-------- INPUT RECORDS --------
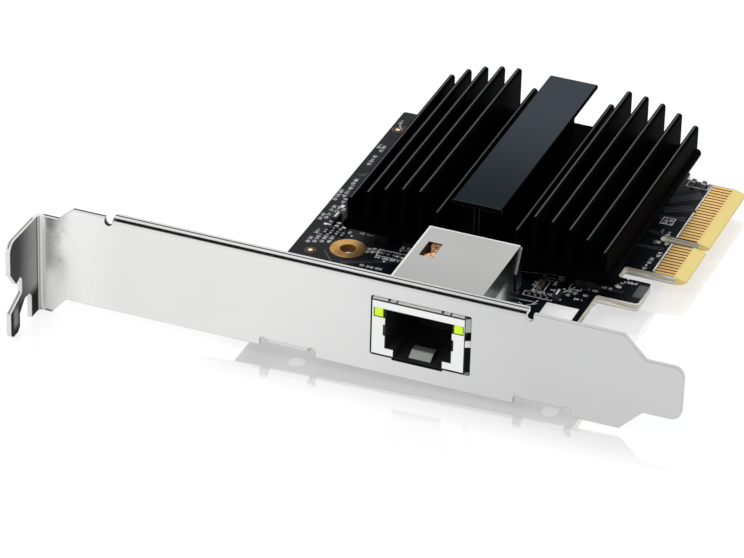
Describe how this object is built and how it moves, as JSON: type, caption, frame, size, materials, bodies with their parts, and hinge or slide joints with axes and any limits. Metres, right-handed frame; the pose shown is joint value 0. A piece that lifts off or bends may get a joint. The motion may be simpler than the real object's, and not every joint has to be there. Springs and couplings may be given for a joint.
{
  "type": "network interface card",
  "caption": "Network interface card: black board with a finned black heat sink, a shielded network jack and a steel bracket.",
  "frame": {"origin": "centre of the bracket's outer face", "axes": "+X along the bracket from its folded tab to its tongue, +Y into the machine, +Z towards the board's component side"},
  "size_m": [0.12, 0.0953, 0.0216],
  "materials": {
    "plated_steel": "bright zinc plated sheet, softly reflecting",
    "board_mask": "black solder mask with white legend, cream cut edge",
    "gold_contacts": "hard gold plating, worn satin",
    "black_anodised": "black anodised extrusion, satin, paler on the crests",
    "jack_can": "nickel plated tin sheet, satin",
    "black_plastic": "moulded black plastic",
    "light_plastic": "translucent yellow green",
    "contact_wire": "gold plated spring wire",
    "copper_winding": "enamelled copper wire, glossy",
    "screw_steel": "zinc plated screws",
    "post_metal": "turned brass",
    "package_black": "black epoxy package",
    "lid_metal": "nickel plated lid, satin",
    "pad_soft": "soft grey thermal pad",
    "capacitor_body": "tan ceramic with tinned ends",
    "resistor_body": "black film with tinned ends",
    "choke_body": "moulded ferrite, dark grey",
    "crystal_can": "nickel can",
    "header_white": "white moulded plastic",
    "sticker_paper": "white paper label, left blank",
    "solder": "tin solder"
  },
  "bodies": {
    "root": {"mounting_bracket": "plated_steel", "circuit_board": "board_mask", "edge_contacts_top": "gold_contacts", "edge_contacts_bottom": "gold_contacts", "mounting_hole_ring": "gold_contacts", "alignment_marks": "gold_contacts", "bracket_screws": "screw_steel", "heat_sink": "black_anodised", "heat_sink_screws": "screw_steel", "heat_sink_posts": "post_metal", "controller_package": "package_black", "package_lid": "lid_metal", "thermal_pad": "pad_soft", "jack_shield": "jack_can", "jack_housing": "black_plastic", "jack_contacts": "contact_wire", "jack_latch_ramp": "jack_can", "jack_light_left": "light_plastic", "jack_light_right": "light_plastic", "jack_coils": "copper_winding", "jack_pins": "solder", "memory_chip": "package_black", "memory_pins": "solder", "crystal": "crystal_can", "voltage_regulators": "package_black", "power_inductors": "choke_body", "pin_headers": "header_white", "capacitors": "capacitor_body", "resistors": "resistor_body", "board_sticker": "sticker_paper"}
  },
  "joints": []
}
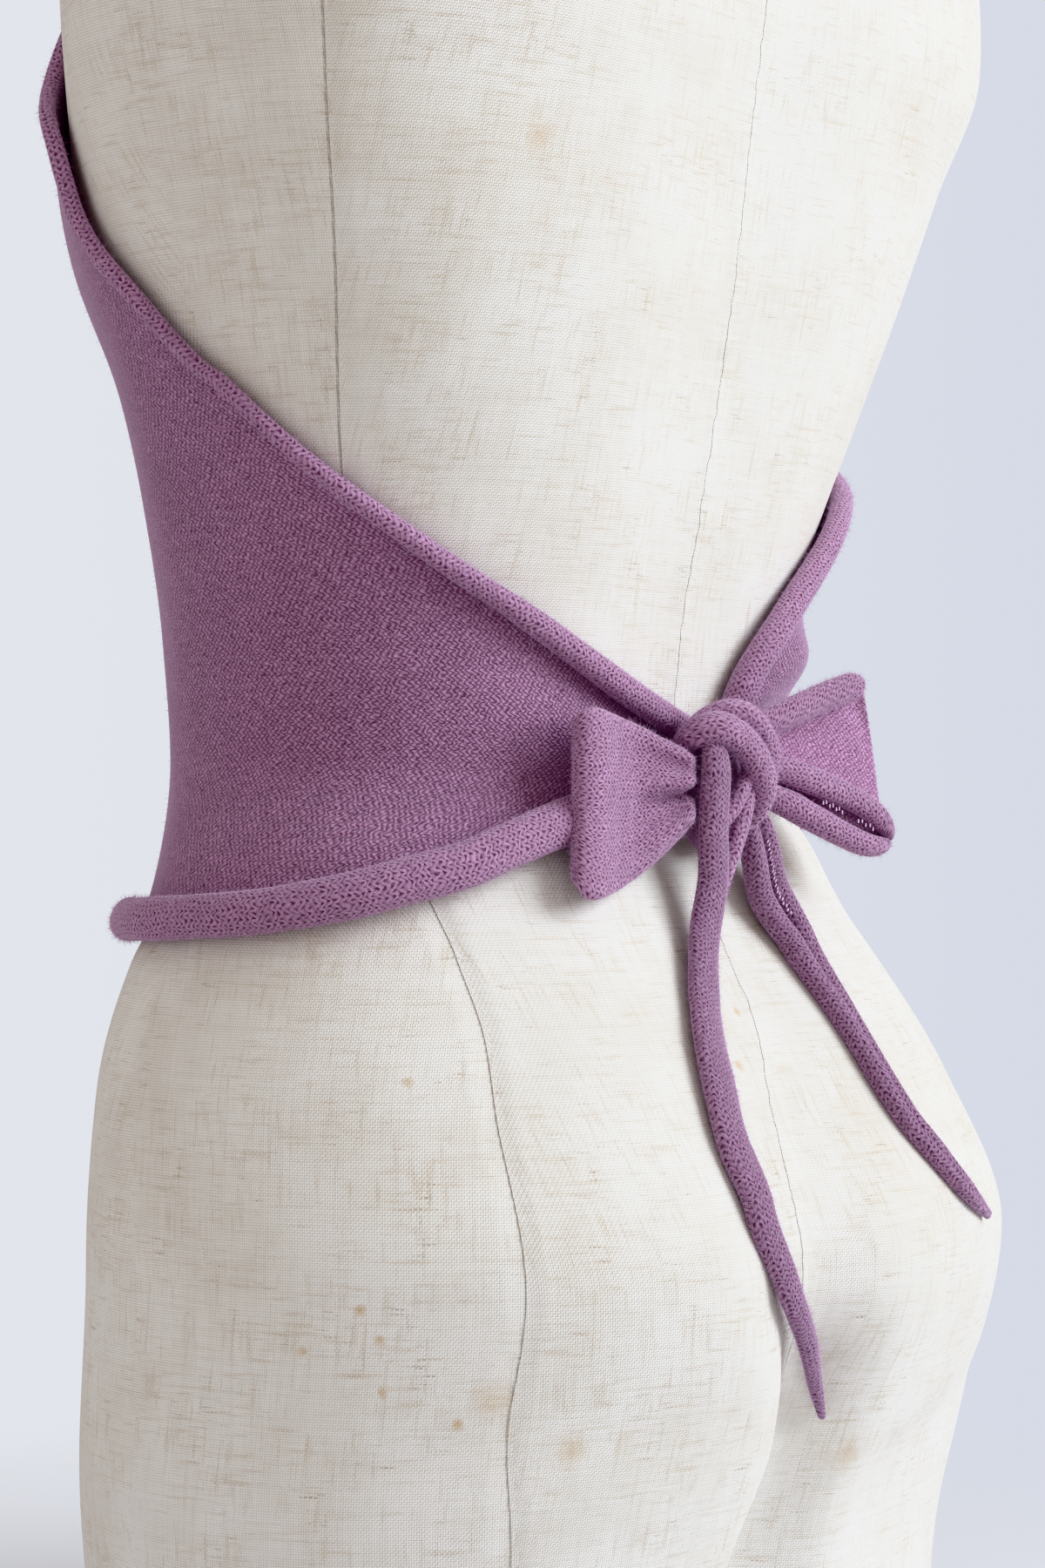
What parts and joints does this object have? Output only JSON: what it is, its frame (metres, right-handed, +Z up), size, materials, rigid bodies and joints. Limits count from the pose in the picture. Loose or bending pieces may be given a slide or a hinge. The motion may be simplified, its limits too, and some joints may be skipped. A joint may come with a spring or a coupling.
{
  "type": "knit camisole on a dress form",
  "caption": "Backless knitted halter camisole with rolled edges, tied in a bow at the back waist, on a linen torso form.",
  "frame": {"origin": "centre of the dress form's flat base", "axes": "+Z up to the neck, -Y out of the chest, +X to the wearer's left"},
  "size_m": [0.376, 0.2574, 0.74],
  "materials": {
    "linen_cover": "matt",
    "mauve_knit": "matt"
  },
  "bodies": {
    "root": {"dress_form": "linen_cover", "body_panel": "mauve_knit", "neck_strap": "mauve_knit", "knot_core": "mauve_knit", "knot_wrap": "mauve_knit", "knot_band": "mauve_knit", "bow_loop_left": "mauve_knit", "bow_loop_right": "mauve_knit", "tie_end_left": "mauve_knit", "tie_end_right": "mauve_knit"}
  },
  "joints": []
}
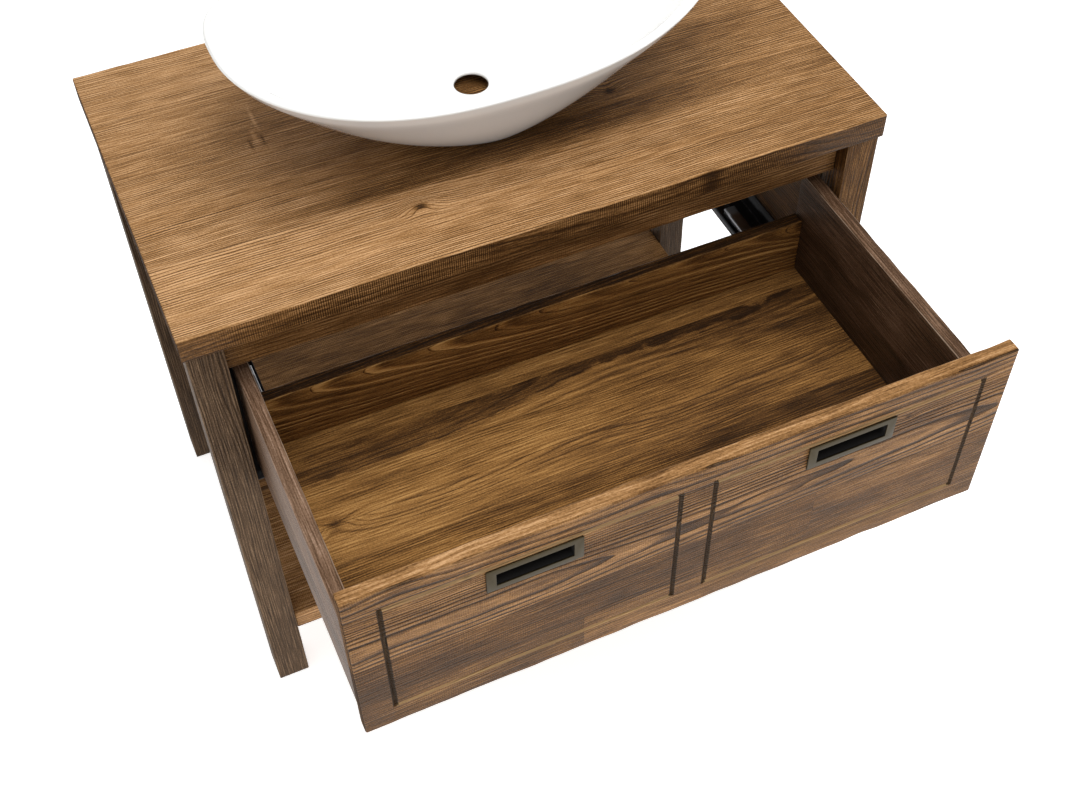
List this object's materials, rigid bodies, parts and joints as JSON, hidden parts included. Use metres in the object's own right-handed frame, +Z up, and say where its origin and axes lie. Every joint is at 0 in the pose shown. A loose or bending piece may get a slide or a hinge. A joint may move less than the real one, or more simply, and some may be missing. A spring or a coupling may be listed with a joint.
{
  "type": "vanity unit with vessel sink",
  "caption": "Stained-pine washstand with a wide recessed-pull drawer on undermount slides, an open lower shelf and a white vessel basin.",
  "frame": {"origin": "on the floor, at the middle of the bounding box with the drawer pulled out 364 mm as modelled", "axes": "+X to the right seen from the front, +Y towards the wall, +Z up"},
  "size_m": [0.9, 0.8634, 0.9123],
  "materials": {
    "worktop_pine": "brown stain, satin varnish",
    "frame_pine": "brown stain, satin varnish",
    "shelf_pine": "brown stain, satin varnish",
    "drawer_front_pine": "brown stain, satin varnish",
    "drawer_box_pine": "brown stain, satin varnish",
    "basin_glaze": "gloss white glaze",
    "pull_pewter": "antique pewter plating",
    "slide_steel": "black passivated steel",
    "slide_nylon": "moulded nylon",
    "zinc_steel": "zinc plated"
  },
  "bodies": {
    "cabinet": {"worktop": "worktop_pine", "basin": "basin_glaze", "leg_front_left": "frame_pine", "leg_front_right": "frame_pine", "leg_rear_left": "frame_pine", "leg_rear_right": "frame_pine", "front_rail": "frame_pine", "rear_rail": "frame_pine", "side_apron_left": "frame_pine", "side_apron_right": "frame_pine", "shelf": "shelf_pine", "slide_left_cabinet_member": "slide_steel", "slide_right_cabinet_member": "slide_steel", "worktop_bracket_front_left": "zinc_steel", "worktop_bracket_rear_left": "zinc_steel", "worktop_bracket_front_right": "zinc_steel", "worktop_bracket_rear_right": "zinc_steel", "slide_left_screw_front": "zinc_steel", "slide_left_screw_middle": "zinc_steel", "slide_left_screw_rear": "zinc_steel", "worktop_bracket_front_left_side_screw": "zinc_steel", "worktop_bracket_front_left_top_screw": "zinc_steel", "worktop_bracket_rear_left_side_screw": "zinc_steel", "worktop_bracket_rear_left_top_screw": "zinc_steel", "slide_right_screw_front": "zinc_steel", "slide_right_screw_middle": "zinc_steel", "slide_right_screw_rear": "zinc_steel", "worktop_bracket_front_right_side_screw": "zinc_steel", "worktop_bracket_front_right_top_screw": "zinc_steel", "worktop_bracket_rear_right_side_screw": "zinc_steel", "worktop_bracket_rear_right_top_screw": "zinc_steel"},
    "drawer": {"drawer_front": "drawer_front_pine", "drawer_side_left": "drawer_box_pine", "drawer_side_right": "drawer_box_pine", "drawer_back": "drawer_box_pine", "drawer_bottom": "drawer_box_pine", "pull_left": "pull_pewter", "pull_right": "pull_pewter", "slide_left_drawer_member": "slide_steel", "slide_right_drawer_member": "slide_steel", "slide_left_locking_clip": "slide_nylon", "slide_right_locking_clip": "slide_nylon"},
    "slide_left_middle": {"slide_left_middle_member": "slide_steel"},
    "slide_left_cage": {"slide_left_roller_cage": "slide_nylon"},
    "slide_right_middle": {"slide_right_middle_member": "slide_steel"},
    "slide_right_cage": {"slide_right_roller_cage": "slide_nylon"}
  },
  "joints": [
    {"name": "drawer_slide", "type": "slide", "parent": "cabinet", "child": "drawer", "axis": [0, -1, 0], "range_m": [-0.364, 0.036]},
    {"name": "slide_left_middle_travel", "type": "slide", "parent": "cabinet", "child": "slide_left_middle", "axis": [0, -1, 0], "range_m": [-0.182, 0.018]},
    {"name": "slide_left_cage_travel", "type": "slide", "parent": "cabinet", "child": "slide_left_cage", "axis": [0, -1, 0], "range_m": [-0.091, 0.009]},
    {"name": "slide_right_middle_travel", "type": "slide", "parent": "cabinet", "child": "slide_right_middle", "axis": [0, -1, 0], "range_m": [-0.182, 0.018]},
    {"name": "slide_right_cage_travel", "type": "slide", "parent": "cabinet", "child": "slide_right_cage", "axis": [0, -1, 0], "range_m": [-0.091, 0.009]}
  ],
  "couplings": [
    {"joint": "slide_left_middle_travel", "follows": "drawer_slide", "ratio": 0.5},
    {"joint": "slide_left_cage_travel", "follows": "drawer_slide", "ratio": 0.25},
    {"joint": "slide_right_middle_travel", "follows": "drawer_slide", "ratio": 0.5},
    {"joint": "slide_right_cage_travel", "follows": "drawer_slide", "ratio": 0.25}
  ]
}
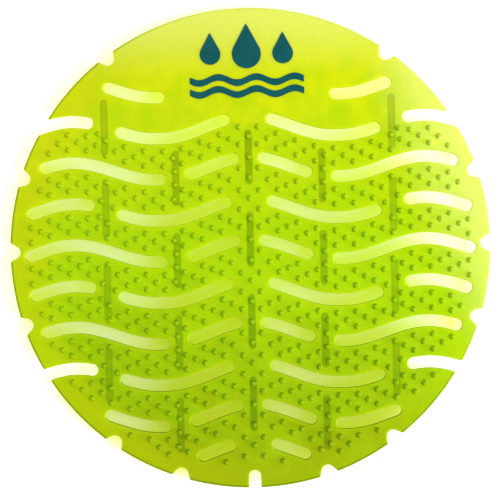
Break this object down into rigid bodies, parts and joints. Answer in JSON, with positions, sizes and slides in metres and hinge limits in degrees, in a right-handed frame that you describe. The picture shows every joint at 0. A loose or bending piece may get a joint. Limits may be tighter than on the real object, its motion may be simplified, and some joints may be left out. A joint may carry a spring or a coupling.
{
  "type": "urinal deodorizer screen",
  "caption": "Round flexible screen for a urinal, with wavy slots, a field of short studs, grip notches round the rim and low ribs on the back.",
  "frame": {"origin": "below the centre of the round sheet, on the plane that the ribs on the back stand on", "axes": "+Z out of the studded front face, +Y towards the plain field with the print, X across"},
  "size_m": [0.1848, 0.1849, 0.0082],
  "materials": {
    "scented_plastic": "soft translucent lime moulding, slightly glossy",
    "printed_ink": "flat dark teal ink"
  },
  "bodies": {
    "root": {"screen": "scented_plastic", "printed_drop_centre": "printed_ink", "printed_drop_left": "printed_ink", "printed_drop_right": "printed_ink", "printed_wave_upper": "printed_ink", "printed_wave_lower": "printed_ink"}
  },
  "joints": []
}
--------
● **WORK TO DO**
Exactly as written, give again every line from the one containing "Break this object" through the last line of the material above, and no other lines.

● **FINAL RESULT**
Break this object down into rigid bodies, parts and joints. Answer in JSON, with positions, sizes and slides in metres and hinge limits in degrees, in a right-handed frame that you describe. The picture shows every joint at 0. A loose or bending piece may get a joint. Limits may be tighter than on the real object, its motion may be simplified, and some joints may be left out. A joint may carry a spring or a coupling.
{
  "type": "urinal deodorizer screen",
  "caption": "Round flexible screen for a urinal, with wavy slots, a field of short studs, grip notches round the rim and low ribs on the back.",
  "frame": {"origin": "below the centre of the round sheet, on the plane that the ribs on the back stand on", "axes": "+Z out of the studded front face, +Y towards the plain field with the print, X across"},
  "size_m": [0.1848, 0.1849, 0.0082],
  "materials": {
    "scented_plastic": "soft translucent lime moulding, slightly glossy",
    "printed_ink": "flat dark teal ink"
  },
  "bodies": {
    "root": {"screen": "scented_plastic", "printed_drop_centre": "printed_ink", "printed_drop_left": "printed_ink", "printed_drop_right": "printed_ink", "printed_wave_upper": "printed_ink", "printed_wave_lower": "printed_ink"}
  },
  "joints": []
}